Work as play is also the theme in “Office Olympics,” the third episode from the second season of NBC’s The Office, . . .

That’s enough information in most contexts to understand the source of the information—no note required.

Q. I’m dealing with a quote within a quote. In fiction, a character in dialogue says something like, “You’re using a whole lot of ‘we’s’ here.” The “we” is supposed to be plural. How can this be punctuated properly? Or another case of the same situation, but in narrative text: A chorus of “got it”s, “yeah”s and way too enthusiastic “woo”s followed.

A. Often you can form the plural of a word used as a word simply by adding an s. That would work for your last set of examples:

A chorus of “got its,” “yeahs,” and way too enthusiastic “woos” followed.

But it works less well for “we” (mostly because “wes” looks too much like the name Wes). For that plural, either rephrase or use an apostrophe (as you’ve done in your question):

“You’re using ‘we’ a whole lot here.”


“You’re using a whole lot of ‘we’s’ here.”

Though apostrophes normally signal possession or contraction, they’re also good at clarifying the occasional plural that might otherwise be hard to read (as with letters: e.g., two w’s). Another option would be to use italics instead of quotation marks. But don’t put the s in italics (see CMOS 7.12)—and keep the apostrophe in we’s:

A chorus of got its, yeahs, and way too enthusiastic woos followed.

“You’re using a whole lot of we’s here.”

Switching to regular text for the s is analogous to putting the “s” after a closing quotation mark—as in “yeah”s. But “yeah”s is typographically awkward. Some styles allow it, so it’s a legitimate choice, but Chicago prefers the alternatives shown above (see also CMOS 7.13).

Q. Greetings. I am a copyeditor of academic books. One reviewer of my work recently challenged a decision of mine to expand “NYU Press” as “New York University Press.” Is there any rule in CMOS that requires spelling out a university’s name when it is abbreviated in the publisher’s name? I have normally tended to expand publisher’s names when they are not that well known. I leave MIT Press alone.

A. Normally, the cited form of a book publisher’s name should match what appears on the title page. A brief survey of books published since the 1990s suggests that “New York University Press” is how that publisher presents its name on its title pages. Here’s how it appears at the bottom of the title page in a 2022 book by Lilie Chouliaraki and Myria Georgiou:

Publisher's imprint at the bottom of a title page: Logo, New York University Press, New York

That book would be cited in a bibliography as follows:

Chouliaraki, Lilie, and Myria Georgiou. The Digital Border: Migration, Technology, Power. New York: New York University Press, 2022.

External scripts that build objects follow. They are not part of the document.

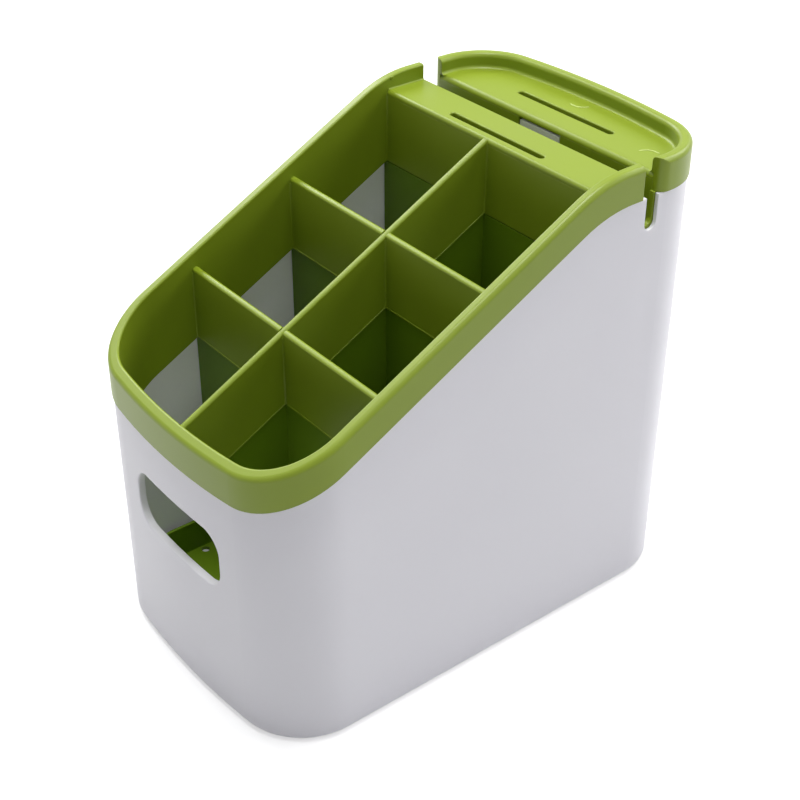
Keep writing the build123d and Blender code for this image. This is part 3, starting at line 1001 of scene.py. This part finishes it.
@dataclass
class Studio:
    """Pale floor, soft lamps and an even sky."""

    floor_size: float = 9.0
    floor_colour: Colour = (0.72, 0.72, 0.72)
    floor_roughness: float = 0.9
    floor_lift: float = 0.50
    lit_reach: float = 0.45
    far_reach: float = 1.60
    sky: float = 0.02
    lamps: tuple[SoftBox, ...] = (
        SoftBox("overhead_softbox", place=(0.0, 0.0, 1.6), size=0.6, watts=17.2),
        SoftBox("rear_softbox", place=(0.1, 1.4, 1.2), size=0.8, watts=12.0),
        SoftBox("left_softbox", place=(-1.4, 0.1, 1.2), size=0.8, watts=17.8),
        SoftBox("right_fill", place=(1.2, 0.0, 1.2), size=0.8, watts=2.7),
        SoftBox("front_fill", place=(-0.5, -1.3, 1.2), size=0.8, watts=2.3),
        SoftBox("rear_right_fill", place=(1.0, 1.1, 1.0), size=0.7, watts=5.0),
        SoftBox("front_right_fill", place=(1.0, -1.1, 1.2), size=0.8, watts=0.6),
    )

    def build(self) -> None:
        """Builds the floor, the sky and the lamps."""
        self.build_floor()
        self.build_sky()
        for lamp in self.lamps:
            lamp.build()

    def build_floor(self) -> None:
        """Adds the floor, which shows as plain white apart from the holder's shadow."""
        Bench.clear()
        bpy.ops.mesh.primitive_plane_add(size=self.floor_size, location=(0.0, 0.0, 0.0))
        floor = bpy.context.object
        floor.name = "studio_floor"
        made = bpy.data.materials.new("studio_floor")
        made.use_nodes = True
        tree = Tree(made.node_tree)
        shader = made.node_tree.nodes["Principled BSDF"]
        away = tree.node("ShaderNodeVectorMath", operation="LENGTH")
        tree.feed(away, {"Vector": tree.node("ShaderNodeTexCoord").outputs["Object"]})
        lift = tree.node("ShaderNodeMapRange")
        tree.feed(lift, {"Value": away.outputs["Value"], "From Min": self.lit_reach,
                         "From Max": self.far_reach, "To Min": self.floor_lift, "To Max": 1.0})
        glow = tree.maths("MULTIPLY", tree.seen_ray(), lift.outputs["Result"])
        tree.feed(shader, {"Base Color": (*self.floor_colour, 1.0), "Roughness": self.floor_roughness,
                           "Specular IOR Level": 0.0, "Emission Color": PLAIN_WHITE,
                           "Emission Strength": glow})
        floor.data.materials.append(made)

    def build_sky(self) -> None:
        """Makes the world an even soft light that looks white."""
        world = bpy.data.worlds.new("studio_sky")
        world.use_nodes = True
        bpy.context.scene.world = world
        tree = Tree(world.node_tree)
        back = world.node_tree.nodes["Background"]
        shown = tree.maths("MULTIPLY", tree.seen_ray(), 1.0 - self.sky)
        tree.feed(back, {"Color": PLAIN_WHITE, "Strength": tree.maths("ADD", shown, self.sky)})


@dataclass
class ProductCamera:
    """The camera, high at the holder's right front."""

    azimuth: float = radians(51.65)
    elevation: float = radians(33.56)
    roll: float = radians(0.18)
    distance: float = 599.8 * MM
    aside: float = 18.33 * MM
    aim: Place = (0.0, -21.41 * MM, 96.47 * MM)
    lens: float = 68.45
    sensor: float = 36.0
    nearest: float = 10.0 * MM

    def build(self) -> None:
        """Adds the camera and makes it the scene's own."""
        flat = cos(self.elevation)
        back = Vector((sin(self.azimuth) * flat, -cos(self.azimuth) * flat, sin(self.elevation)))
        level = (-back).cross(UP).normalized()
        rise = level.cross(-back)
        right = level * cos(self.roll) + rise * sin(self.roll)
        up = rise * cos(self.roll) - level * sin(self.roll)
        data = bpy.data.cameras.new("product_camera")
        data.lens = self.lens
        data.sensor_width = self.sensor
        data.clip_start = self.nearest
        camera = bpy.data.objects.new("product_camera", data)
        bpy.context.scene.collection.objects.link(camera)
        turn = Matrix((right, up, back)).transposed().to_4x4()
        place = Vector(self.aim) + back * self.distance + right * self.aside
        camera.matrix_world = Matrix.Translation(place) @ turn
        bpy.context.scene.camera = camera


def main() -> None:
    """Builds the holder, its finishes and the studio."""
    logging.basicConfig(level=logging.INFO, format="%(name)s %(message)s")
    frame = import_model()
    groups = SurfaceGroups()
    for moulding in (OuterShell, Organiser, DripTray):
        moulding(frame["nodes"], groups).build()
    Studio().build()
    ProductCamera().build()
    bpy.context.scene.view_settings.view_transform = "Standard"


if __name__ == "__main__":
    main()
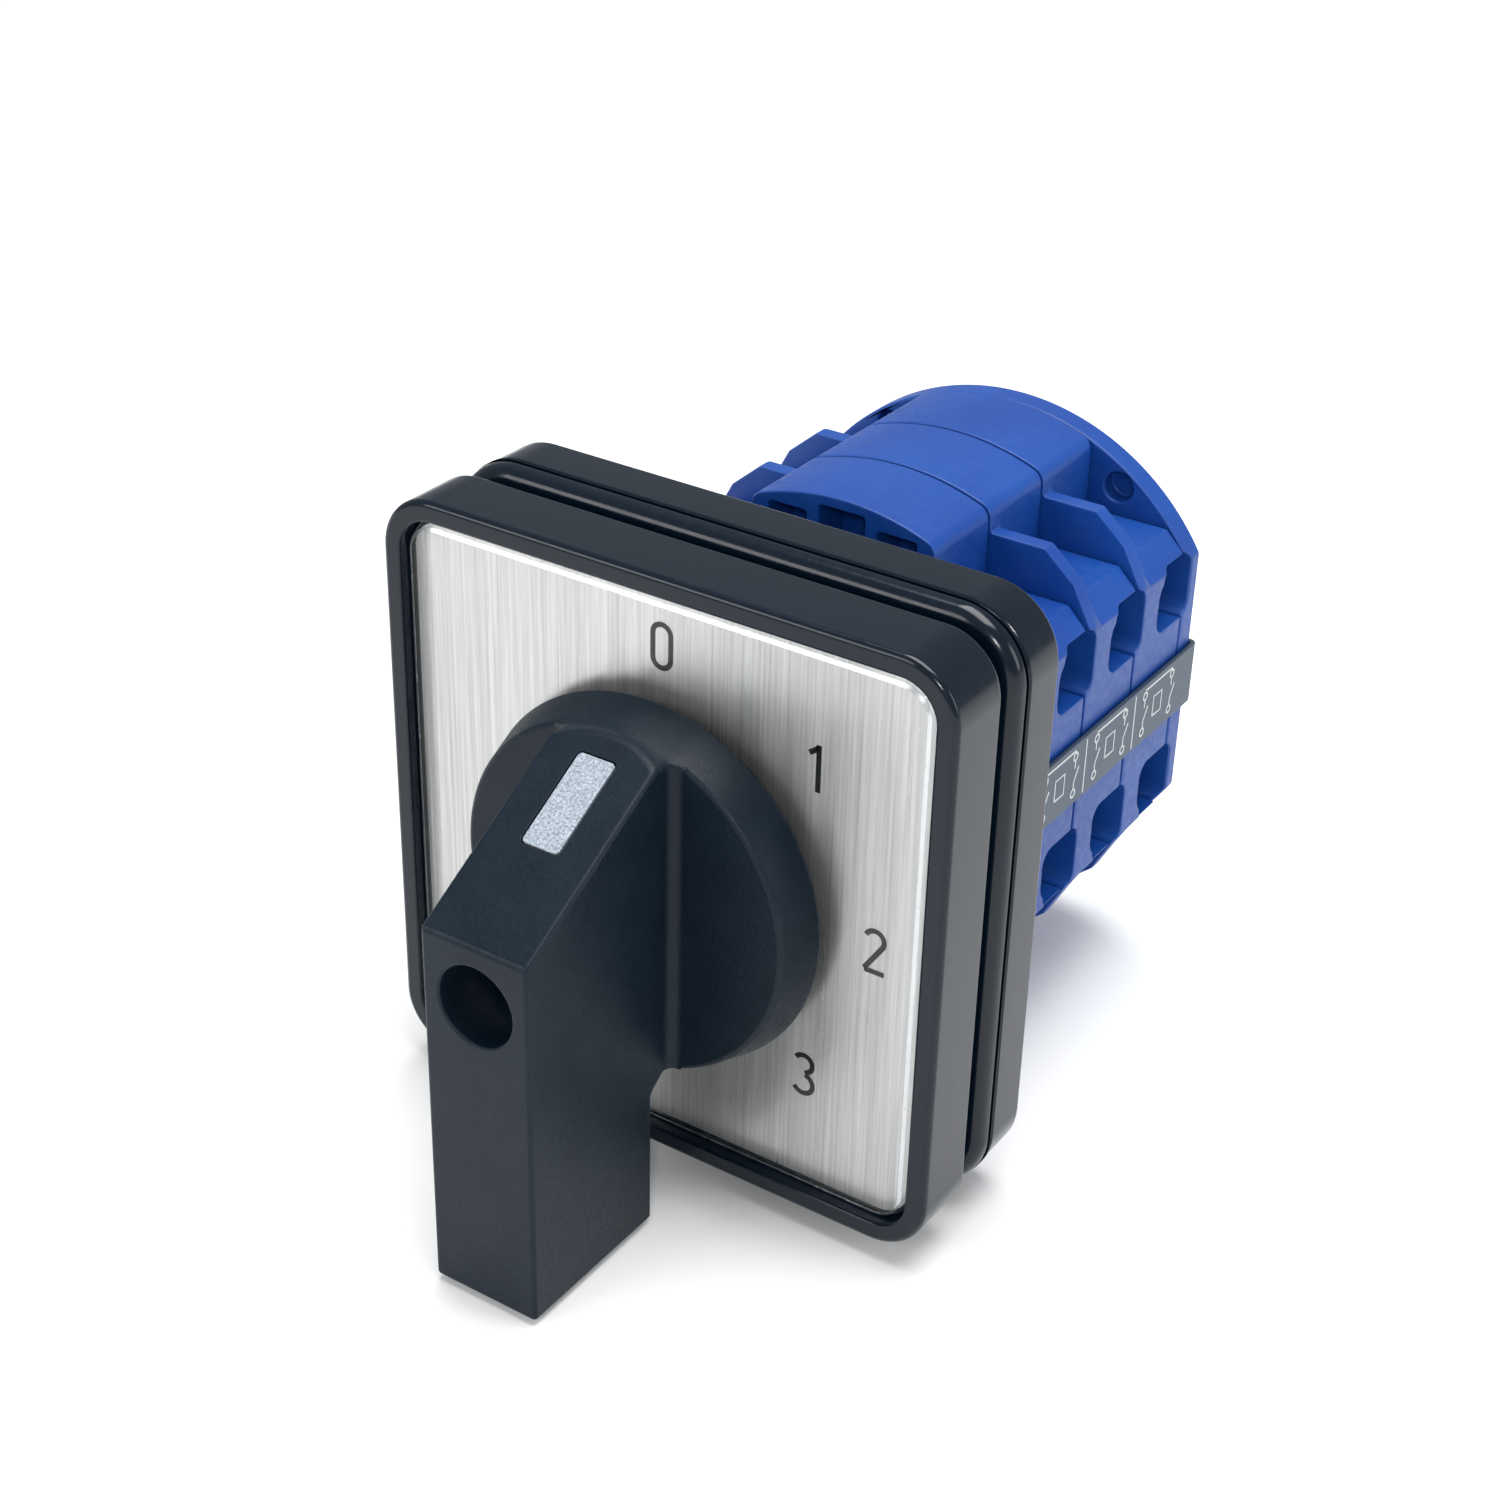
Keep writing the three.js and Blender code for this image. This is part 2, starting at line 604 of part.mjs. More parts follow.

And though “NYU Press” would be fine for mentions in the text—after all, that’s how that press brands itself at its website—it’s usually best in source citations to record a publisher’s name as it appears in the source itself. But you don’t always need to use every word. Books published by the MIT Press include an initial “The” in the publisher’s name, as at the bottom of the title page in Gender(s), a book from 2021 by Kathryn Bond Stockton:

Publisher's imprint at the bottom of a title page: The MIT Press | Cambridge, Massachusetts | London, England

Chicago would omit the The and style the citation as follows:

Stockton, Kathryn Bond. Gender(s). Cambridge, MA: MIT Press, 2021.

In sum, follow the title page, within reason. And rather than automatically spelling out a publisher’s name if you find it abbreviated in a source citation, it’s usually best to check what the source itself has.

Q. Does CMOS allow random capitalization in poems?

A. We would, provided the randomness worked on some level. If a publisher has accepted the poem, then it probably does. A copyeditor might query any choice that doesn’t seem to be intentionally random—on the off chance that it might be a mistake—but otherwise, it’s usually up to The PoET.

Q. Hello! I work in marketing, and I’m wondering if lowercasing the words “off” and “under” in these headlines is correct: “50% off Body Wash” and “Gift Sets under $40.”

A. If you’re in marketing, capitalize both of those words. Why be quiet about savings?